Why does the Act include a set-off or counter-claim within “plaint”?
Because a defendant pleading a set-off or counter-claim is effectively a plaintiff for that claim. By including such a written statement within “plaint” under clause (c) of Section 2, the Act ensures the computation rules apply and the State is not deprived of fee through the form of pleading.
Can a defendant challenge the court fee paid by the plaintiff?
Generally no. In Rathnavarmaraja v. Vimla, AIR 1961 SC 1299, the Supreme Court held that court fee is a fiscal matter between the plaintiff and the State, and a defendant cannot use fee objections to obstruct the suit through revision.
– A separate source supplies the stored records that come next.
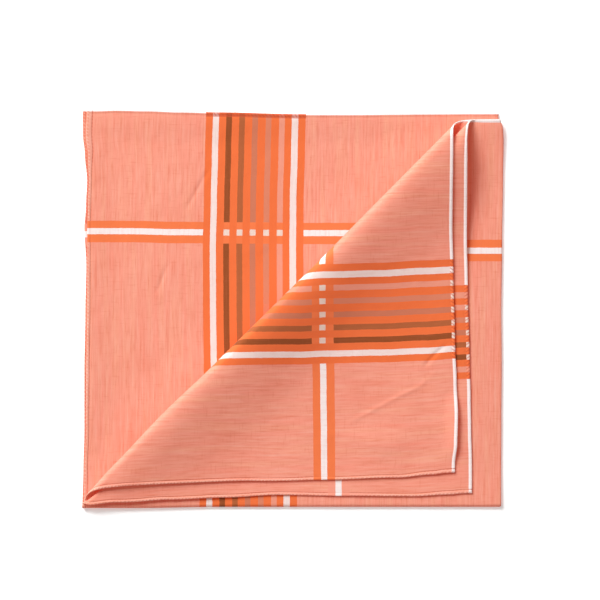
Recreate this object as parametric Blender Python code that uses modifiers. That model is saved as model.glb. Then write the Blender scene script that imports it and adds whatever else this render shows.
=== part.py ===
"""A cotton handkerchief, folded in four with the corner of its two upper layers turned back.

The cloth is one hemmed square. It is modelled flat, with the finer cuts where it will bend, given
its thickness, and then folded as by hand: the right half over onto the left half, both layers up
along the bottom, and the loose corner of the upper two diagonally back. Its four quarters are
called base, second, third and top, from the lowest layer to the highest.

+X is to the right and +Y is away from the bottom fold. The cloth lies on the plane z = 0, and the
origin is under the middle of the folded piece.
"""

from collections import namedtuple

import bmesh
import bpy
import numpy as np

NAME = "handkerchief_cloth"
MM = 0.001

# The flat cloth, measured from where its two long folds cross. Flat x < 0 holds the base and the
# top quarter, flat x > 0 the second and the third; flat y > 0 holds the base and the second.
OUTER_WIDTH = 215.0 * MM
INNER_WIDTH = 213.0 * MM
LOWER_LENGTH = 203.7 * MM
UPPER_LENGTH = 199.4 * MM

THICKNESS = 1.0 * MM
HEM_WIDTH = 2.0 * MM
HEM_THICKNESS = 1.2 * MM
HEM_EDGE_THICKNESS = 0.7 * MM
HEM_SHOULDER = 0.5 * MM

# Bends, to the middle of the cloth's thickness
LAYER_STEP = 1.4 * MM
SIDE_RADIUS = LAYER_STEP / 2
PACK_AXIS = 1.5 * LAYER_STEP
PACK_RADIUS = LAYER_STEP

# Where the right and the bottom fold lie
RIGHT_EDGE = 107.6 * MM
BOTTOM_EDGE = -102.4 * MM

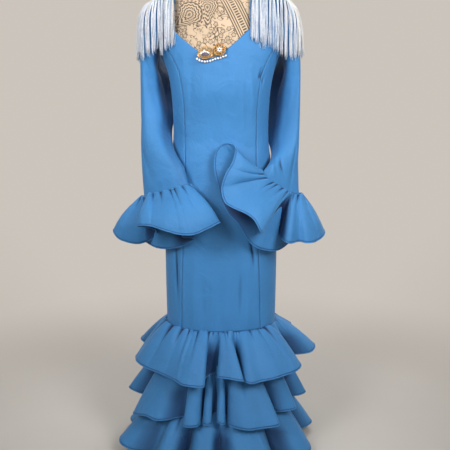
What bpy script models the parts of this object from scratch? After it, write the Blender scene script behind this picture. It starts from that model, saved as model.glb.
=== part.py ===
"""A flamenco dress standing on its limbless dress form.

Metres, +Z up, the front of the dress towards -Y and the wearer's left towards +X.
The origin is the centre of the stand's underside, on the floor.
Each cloth piece is an open sheet, worked out from body sections and fold tables,
that a Solidify modifier turns into a wall.
"""

import math
from collections import namedtuple

import bpy
import numpy as np
from mathutils import Matrix, Vector
from mathutils.bvhtree import BVHTree

# Driving dimensions of the dress
CLOTH = 0.0015            # wall of the crepe
SEAM_GAP = 0.0004         # between two pieces that are sewn together
LAP_GAP = 0.0024          # between the middles of two walls that lie on each other
HEAD_GAP = 0.0018         # between a sleeve's head and the armhole, whose edges curve
SECTION_POWER = 2.25      # roundness of the body's sections: 2 is an ellipse

TIER_SEAM = 0.405         # height of the seam that carries the first flounce
UNDERARM = 1.240
ARMHOLE_SPLIT = 1.265     # where the princess seam meets the armhole
SHOULDER_TIP = 1.375
NECK_BOTTOM = 1.210       # lowest point of the V
NECK_MIDDLE = -0.024      # the neckline sits a little towards the wearer's right
NECK_REACH = 0.107        # from its middle to each shoulder strap
NECK_RISE = (1.36, 1.52)  # steepness of the V's right and left side
NECK_POWER = 1.3
BACK_NECK = 1.335
STRAP_ROWS = 4            # rows of the shoulder part of a panel, from its base to the seam
BACK_STRAP_BASE = 1.362   # where the back's shoulder part starts, at the neckline
BACK_ARM_BASE = 1.340     # and at the armhole


def table(columns, *rows):
    Row = namedtuple("Row", columns)
    return [Row(*row) for row in rows]


BODY = table(
    "height half_width front back",
    (0.405, 0.1705, 0.126, 0.122),
    (0.600, 0.1720, 0.127, 0.130),
    (0.700, 0.1715, 0.126, 0.132),
    (0.800, 0.1660, 0.121, 0.126),
    (0.900, 0.1520, 0.113, 0.111),
    (0.987, 0.1420, 0.106, 0.099),
    (1.060, 0.1430, 0.113, 0.100),
    (1.120, 0.1470, 0.123, 0.106),
    (1.180, 0.1580, 0.121, 0.110),
    (1.240, 0.1800, 0.112, 0.108),
    (1.310, 0.2000, 0.095, 0.098),
    (1.345, 0.2000, 0.084, 0.090),
    (1.375, 0.1880, 0.070, 0.077),
    (1.393, 0.1550, 0.058, 0.064),
    (1.408, 0.1050, 0.048, 0.053),
)

# Half width of the front panel: the princess seam, then the armhole
PRINCESS = table(
    "height reach",
    (0.405, 0.120),
    (0.700, 0.111),
    (0.987, 0.104),
    (1.120, 0.109),
    (1.180, 0.122),
    (1.230, 0.148),
    (1.265, 0.172),
)
ARMHOLE = table(
    "height reach",
    (1.240, 0.180),
    (1.265, 0.172),
    (1.310, 0.168),
    (1.345, 0.174),
    (1.375, 0.188),
)

# A sleeve's rings: its outer and inner edge, and the ways from its middle to its front and
# its back. At the cuff the two ways are opposite, so that its seam is a plain oval.
SLEEVE_POWER = 2.3         # roundness of the rings
SLEEVE_RIGHT = table(
    "outer inner front back",
    ((-0.214, 0.000, 1.352), (-0.184, 0.000, 1.214), (0.000, -0.062), (0.006, 0.062)),
    ((-0.230, 0.000, 1.315), (-0.188, 0.004, 1.188), (0.000, -0.064), (0.018, 0.065)),
    ((-0.234, -0.002, 1.262), (-0.180, 0.016, 1.158), (-0.002, -0.060), (0.036, 0.067)),
    ((-0.233, -0.006, 1.190), (-0.171, 0.026, 1.115), (-0.008, -0.052), (0.050, 0.070)),
    ((-0.233, -0.010, 1.110), (-0.160, 0.014, 1.060), (-0.010, -0.048), (0.046, 0.070)),
    ((-0.233, -0.016, 1.030), (-0.157, -0.026, 1.000), (-0.012, -0.040), (0.025, 0.057)),
    ((-0.232, -0.026, 0.955), (-0.135, -0.090, 0.947), (-0.017, -0.030), (0.008, 0.033)),
    ((-0.230, -0.038, 0.880), (-0.108, -0.123, 0.900), (-0.017, -0.024), (0.014, 0.024)),
    ((-0.227, -0.050, 0.806), (-0.094, -0.138, 0.858), (-0.013, -0.021), (0.013, 0.021)),
)
SLEEVE_LEFT = table(
    "outer inner front back",
    ((0.212, 0.000, 1.348), (0.184, 0.000, 1.212), (0.000, -0.062), (-0.006, 0.062)),
    ((0.224, 0.000, 1.305), (0.188, 0.004, 1.185), (0.000, -0.064), (-0.026, 0.066)),
    ((0.228, -0.004, 1.250), (0.183, 0.016, 1.150), (0.004, -0.062), (-0.050, 0.070)),
    ((0.229, -0.010, 1.180), (0.171, 0.024, 1.105), (0.012, -0.054), (-0.052, 0.074)),
    ((0.229, -0.012, 1.100), (0.163, 0.022, 1.045), (0.015, -0.048), (-0.046, 0.076)),
    ((0.229, -0.016, 1.020), (0.157, 0.008, 0.985), (0.014, -0.044), (-0.038, 0.070)),
    ((0.230, -0.024, 0.950), (0.157, -0.038, 0.945), (0.008, -0.038), (-0.020, 0.050)),
    ((0.232, -0.034, 0.880), (0.142, -0.095, 0.915), (-0.006, -0.030), (0.000, 0.034)),
    ((0.2335, -0.045, 0.812), (0.122, -0.130, 0.892), (-0.013, -0.021), (0.013, 0.021)),
)

CUFF_BOW = 0.012          # how far a cuff flounce swells forward between seam and hem
CUFF_SWELL = 0.012        # and outwards
CUFF_DROP = 0.0006        # its edge lies just below the end of the sleeve
CUFF_STEP = 0.040         # longest step between two columns of a cuff flounce at its hem
CUFF_BLEND = 6 / 340       # share of the hem, each way, over which the seam evens out its folds
EVEN_STEPS = 400           # steps round a hem in which that is worked out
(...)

The principle applies equally to fee on a memorandum of appeal.
How is the fee on a memorandum of appeal computed?
Ordinarily on the same footing as the plaint below, since the appeal carries forward the same subject-matter. Substance controls form: in Shamsher Singh v. Rajinder Prashad, (1973) 2 SCC 524, a nominally declaratory suit seeking consequential relief attracted ad valorem fee — a characterisation that governs the appeal too. Section 18 charges multifarious matters in the aggregate.